|The Romans built a fort on the site of Wigan and called it Coccium. The settlement is mentioned in the Antonine Itinerary of the 2nd century as being 17 miles from Manchester.
Although Roman Wigan is buried deep beneath the town, numerous finds have been found that suggest Coccium was larger, and more important to the Romans than previously thought. Finds include:
- In 1822, Roman Cremation Urns were uncovered during the construction of the gas-works, suggesting the existence of a Roman Cemetery.
- During the rebuilding of the Parish Church in 1846 a Roman alter was found beneath the High Altar and was built into the tower.
- Coins include a hoard of 137 silver ones found near the Boar's Head Inn in 1926, a hoard of over 200 found in Standish in 1690 and various bronze coins found in the Market Place in 1837. A rare gold coin of the emperor Vitellus was found in the Mesnes in 1850.
- Three Roman roads have been traced in the early 19th century by amateur historian Revd E. Sibson of Ashton.

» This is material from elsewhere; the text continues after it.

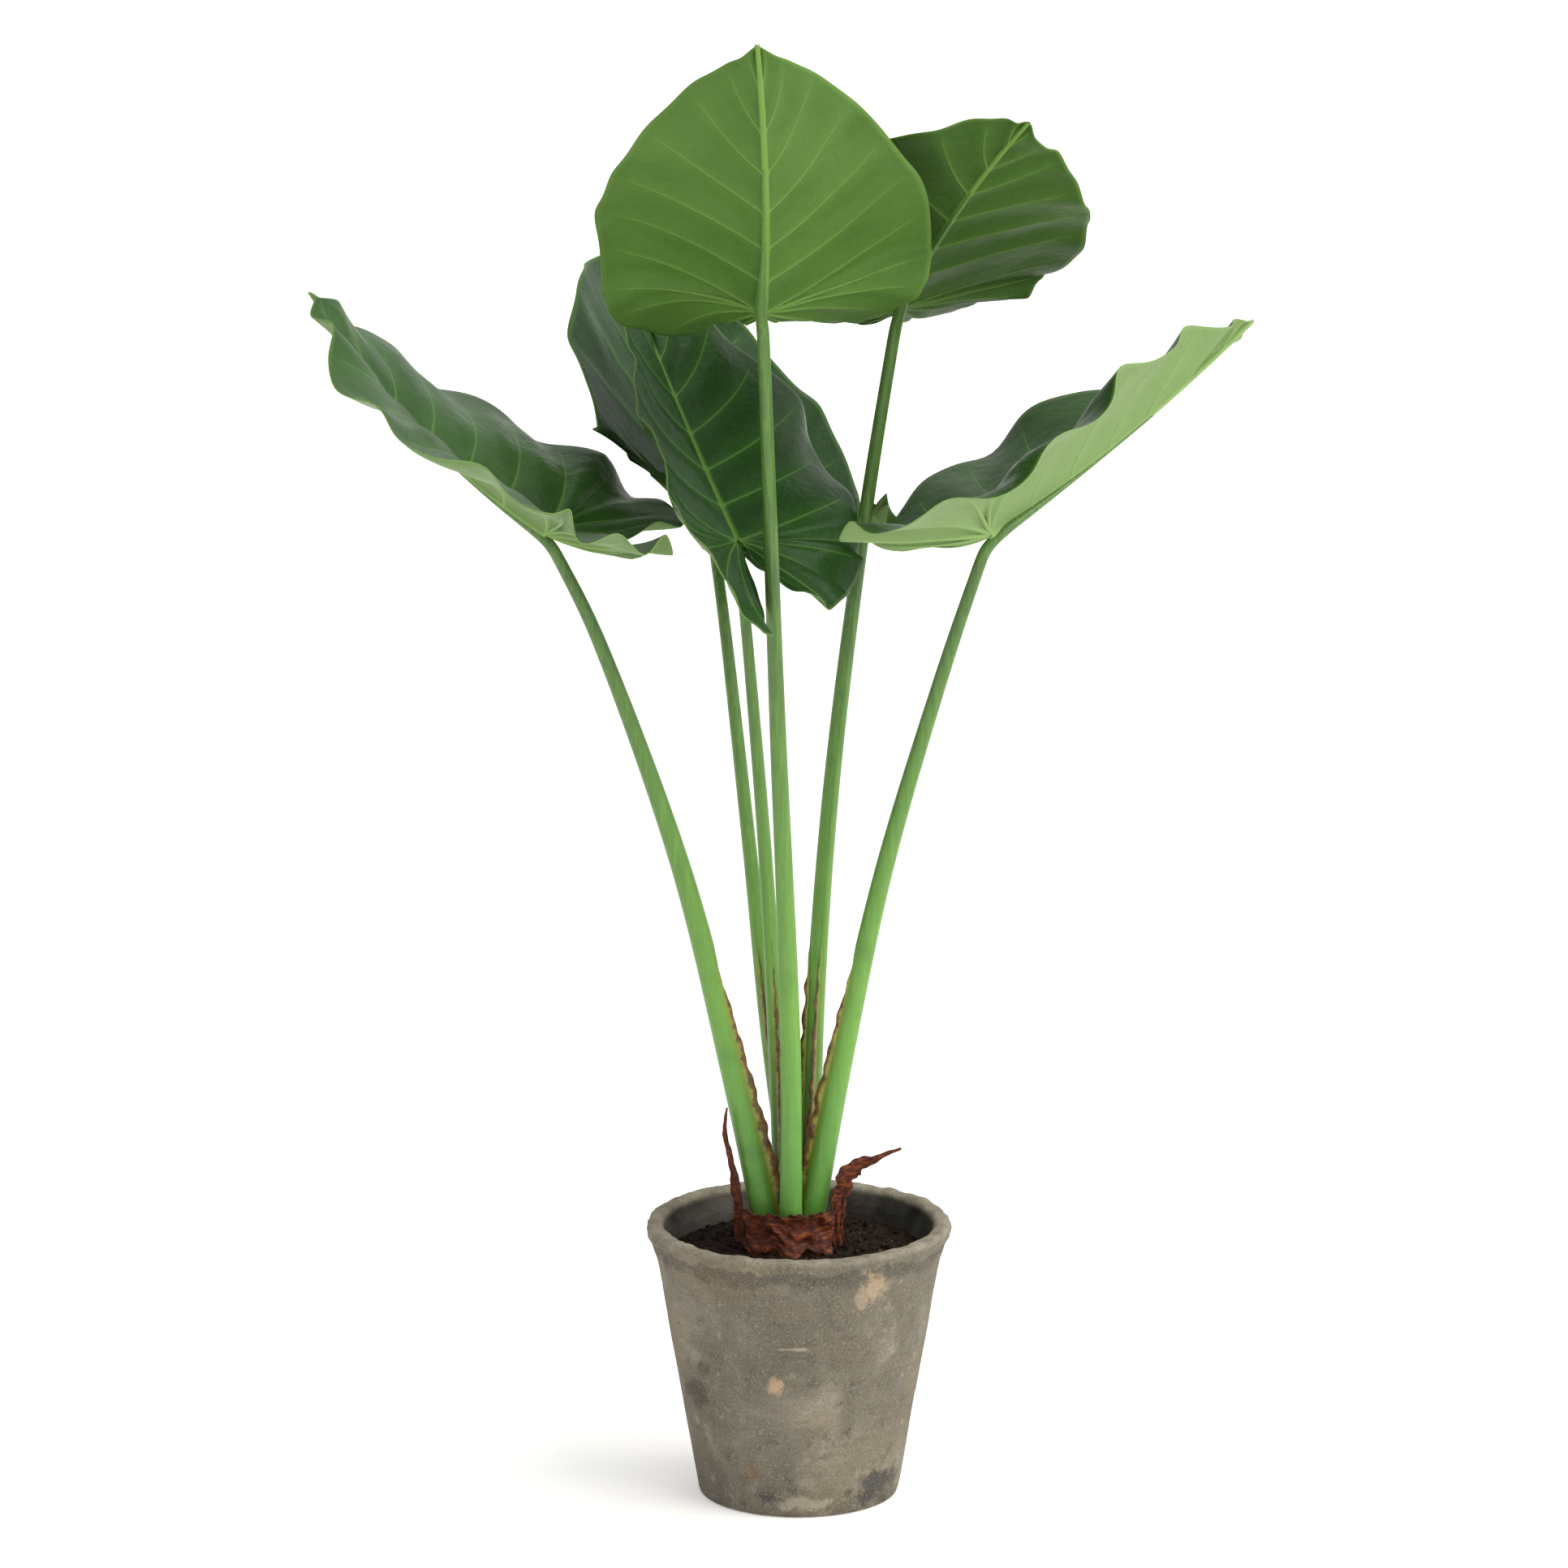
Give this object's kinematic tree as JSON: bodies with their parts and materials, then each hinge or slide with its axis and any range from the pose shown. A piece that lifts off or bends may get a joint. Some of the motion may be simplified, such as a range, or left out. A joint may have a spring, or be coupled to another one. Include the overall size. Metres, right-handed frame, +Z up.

- In 1982, excavations in the Wiend discovered remains of Roman buildings dating from the late 1st century A.D. They were large wooden structures, but of a flimsy warehouse type.
Why did the Romans choose Wigan as a settlement? It is believed they chose the site because it was on a hilltop, making it easier to defend. The River Douglas also ran to two sides of the hill which would have been much steeper than it is today. It was also a point midway between the crossings of the Mersey at Wilderspool and the Ribble at Walton-le-Dale.